Later in the evening, a 1975 de Kooning appeared on the lazy susan and it was Mnuchin’s turn to wield the paddle. To a “major international collector” on the other end of the phone, the dealer explained affably, “I want visiting rights in case it works out. That is my fee.” L&M don’t take commissions—they bid at auction as a “pure service” to their clients in order to retain “full objectivity” about the appropriate price of any given work. As the bidding progressed, Mnuchin gave a running commentary: “There will be three buyers on the left . . . We just bid ten . . . Gagosian has come into the game . . . I think we’ll bid now . . . Twelve right away?” And so it went until they started splitting the bids at $13,250,000. As the dollar values slowly inched up, Mnuchin said warmly, “I think we’ll give it one shot at fourteen million. How do you feel about that?” When the hammer came down, Mnuchin was happy and asserted victoriously to his client, “I think you have money and courage. Plenty of people have money, but few have your courage. Thank you very much.” By the end of the evening, L&M had spent $34.9 million on five works of art and underbid to the tune of twelve million on several more.

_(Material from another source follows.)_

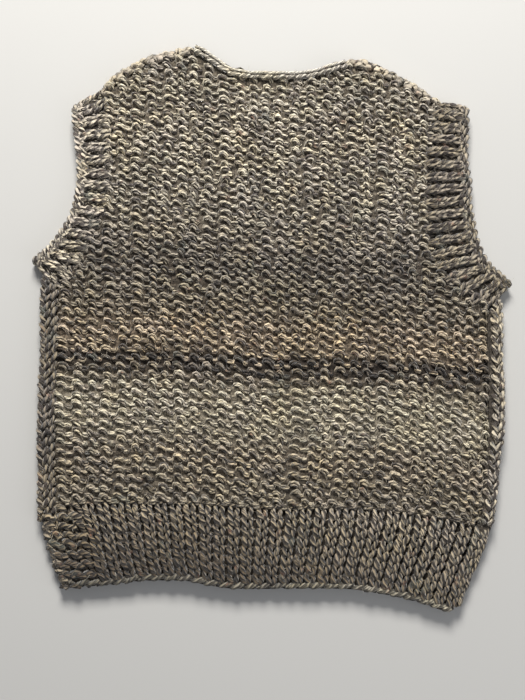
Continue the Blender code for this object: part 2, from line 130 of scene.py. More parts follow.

With sales of $128.8 million, Tobias Meyer had spearheaded the highest total in the history of Sotheby's Contemporary department, but many doubted that it was as lucrative as that record might suggest. A man with his eye on the money, Meyer believes that “The best art is the most expensive, because the market is so smart.” When questioned about the tight alignment of his personal “passions” with art that sells well, he said. “My relation to the market is much like a method actor. You have to make the feeling of the market your own feeling.” Indeed, Meyer is an astonishing character. As one dealer who requested anonymity remarked affectionately, “Tobias may pretend to be hard-nosed, but he’s really . . . an éclair.”

Left: Critic Roger Bevan with dealers Perry Rubenstein and Thomas Dane. Right: Tobias Meyer post-auction.